(begin)

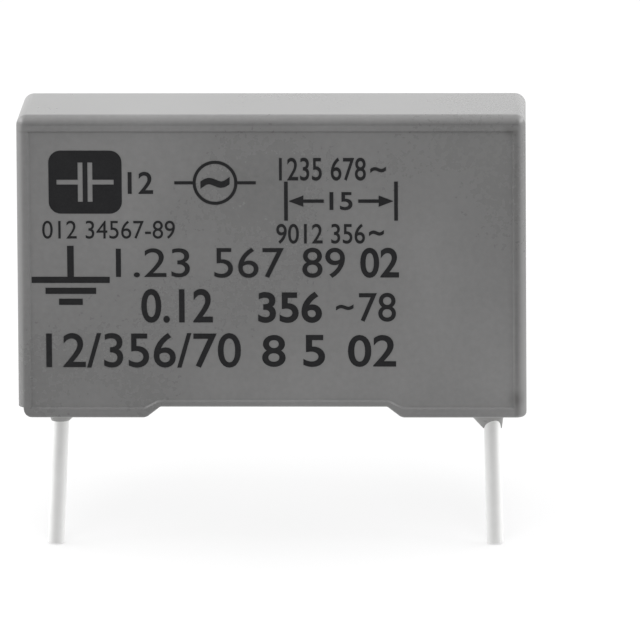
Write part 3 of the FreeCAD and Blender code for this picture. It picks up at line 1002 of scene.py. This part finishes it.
def lightOnly(lamp, obj):
    # the lamp shines on one object alone, which still takes the shadows of the others
    receivers = bpy.data.collections.new(lamp.name + "Receivers")
    receivers.objects.link(obj)
    lamp.light_linking.receiver_collection = receivers


# camera, at the photograph's place: spot in metres, angles in degrees

cameraSetup = {
    "spot": (8.664 * mm, -266.497 * mm, 57.857 * mm),
    "turn": 1.52716,
    "down": 11.62337,
    "roll": -0.29973,
    "lens": 434.758,
    "sensor": 36,
    "clip": (0.005, 20),
}


def makeCamera():
    clearSelection()
    bpy.ops.object.camera_add(location=cameraSetup["spot"])
    camera = bpy.context.object
    camera.name = "camera"
    turn = Matrix.Rotation(math.radians(cameraSetup["turn"]), 3, "Z")
    tip = Matrix.Rotation(math.radians(90 - cameraSetup["down"]), 3, "X")
    roll = Matrix.Rotation(math.radians(cameraSetup["roll"]), 3, "Z")
    camera.rotation_euler = (turn @ tip @ roll).to_euler()
    camera.data.sensor_width = cameraSetup["sensor"]
    camera.data.lens = cameraSetup["lens"]
    camera.data.clip_start, camera.data.clip_end = cameraSetup["clip"]
    bpy.context.scene.camera = camera


caseShell = makeCaseShell()
print("case shell:", len(caseShell.data.polygons), "faces")
leads = [makeLead("leadLeft", leadShape["left"]), makeLead("leadRight", leadShape["right"])]
print("leads made")
prints = makePrint()
print("print:", sum(len(piece.data.polygons) for piece in prints), "faces")

dress(caseShell, makeFinish("satinCase"))
ink = makeFinish("printInk")
for piece in prints:
    dress(piece, ink)
tinnedWire = makeFinish("tinnedWire")
for lead in leads:
    dress(lead, tinnedWire)
sprayedMetal = makeFinish("sprayedMetal")
for name in ("end_spray_left", "end_spray_right"):
    dress(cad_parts[name], sprayedMetal)
dress(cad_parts["film_winding"], makeFinish("metallisedFilm"))
dress(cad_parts["potting_resin"], makeFinish("castResin"))
print("finishes set")

makeCamera()
makeWorld()
floor = makeFloor()
makeSoftbox("keyLight", lightSetup["key"])
lightOnly(makeSoftbox("floorKey", lightSetup["floorKey"]), floor)
bpy.context.scene.view_settings.view_transform = "Standard"
print("floor, light and camera set")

(end)

The request:
Quote the whole listing above, leaving nothing out.

Full response:
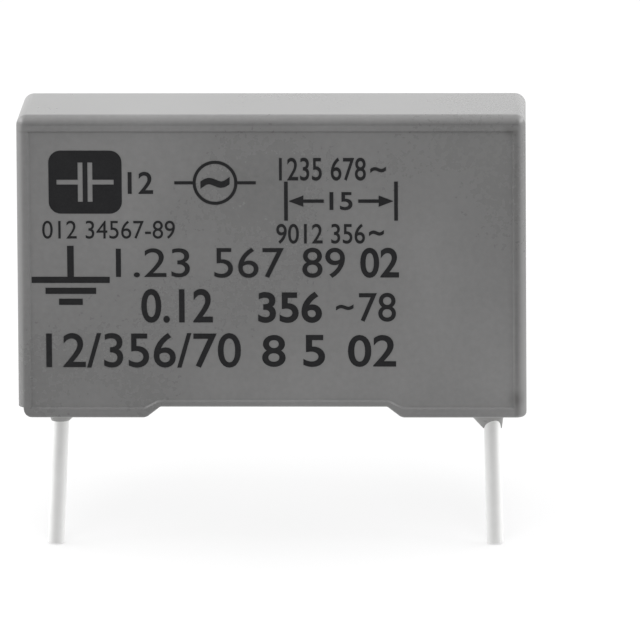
Write part 3 of the FreeCAD and Blender code for this picture. It picks up at line 1002 of scene.py. This part finishes it.
def lightOnly(lamp, obj):
    # the lamp shines on one object alone, which still takes the shadows of the others
    receivers = bpy.data.collections.new(lamp.name + "Receivers")
    receivers.objects.link(obj)
    lamp.light_linking.receiver_collection = receivers


# camera, at the photograph's place: spot in metres, angles in degrees

cameraSetup = {
    "spot": (8.664 * mm, -266.497 * mm, 57.857 * mm),
    "turn": 1.52716,
    "down": 11.62337,
    "roll": -0.29973,
    "lens": 434.758,
    "sensor": 36,
    "clip": (0.005, 20),
}


def makeCamera():
    clearSelection()
    bpy.ops.object.camera_add(location=cameraSetup["spot"])
    camera = bpy.context.object
    camera.name = "camera"
    turn = Matrix.Rotation(math.radians(cameraSetup["turn"]), 3, "Z")
    tip = Matrix.Rotation(math.radians(90 - cameraSetup["down"]), 3, "X")
    roll = Matrix.Rotation(math.radians(cameraSetup["roll"]), 3, "Z")
    camera.rotation_euler = (turn @ tip @ roll).to_euler()
    camera.data.sensor_width = cameraSetup["sensor"]
    camera.data.lens = cameraSetup["lens"]
    camera.data.clip_start, camera.data.clip_end = cameraSetup["clip"]
    bpy.context.scene.camera = camera


caseShell = makeCaseShell()
print("case shell:", len(caseShell.data.polygons), "faces")
leads = [makeLead("leadLeft", leadShape["left"]), makeLead("leadRight", leadShape["right"])]
print("leads made")
prints = makePrint()
print("print:", sum(len(piece.data.polygons) for piece in prints), "faces")

dress(caseShell, makeFinish("satinCase"))
ink = makeFinish("printInk")
for piece in prints:
    dress(piece, ink)
tinnedWire = makeFinish("tinnedWire")
for lead in leads:
    dress(lead, tinnedWire)
sprayedMetal = makeFinish("sprayedMetal")
for name in ("end_spray_left", "end_spray_right"):
    dress(cad_parts[name], sprayedMetal)
dress(cad_parts["film_winding"], makeFinish("metallisedFilm"))
dress(cad_parts["potting_resin"], makeFinish("castResin"))
print("finishes set")

makeCamera()
makeWorld()
floor = makeFloor()
makeSoftbox("keyLight", lightSetup["key"])
lightOnly(makeSoftbox("floorKey", lightSetup["floorKey"]), floor)
bpy.context.scene.view_settings.view_transform = "Standard"
print("floor, light and camera set")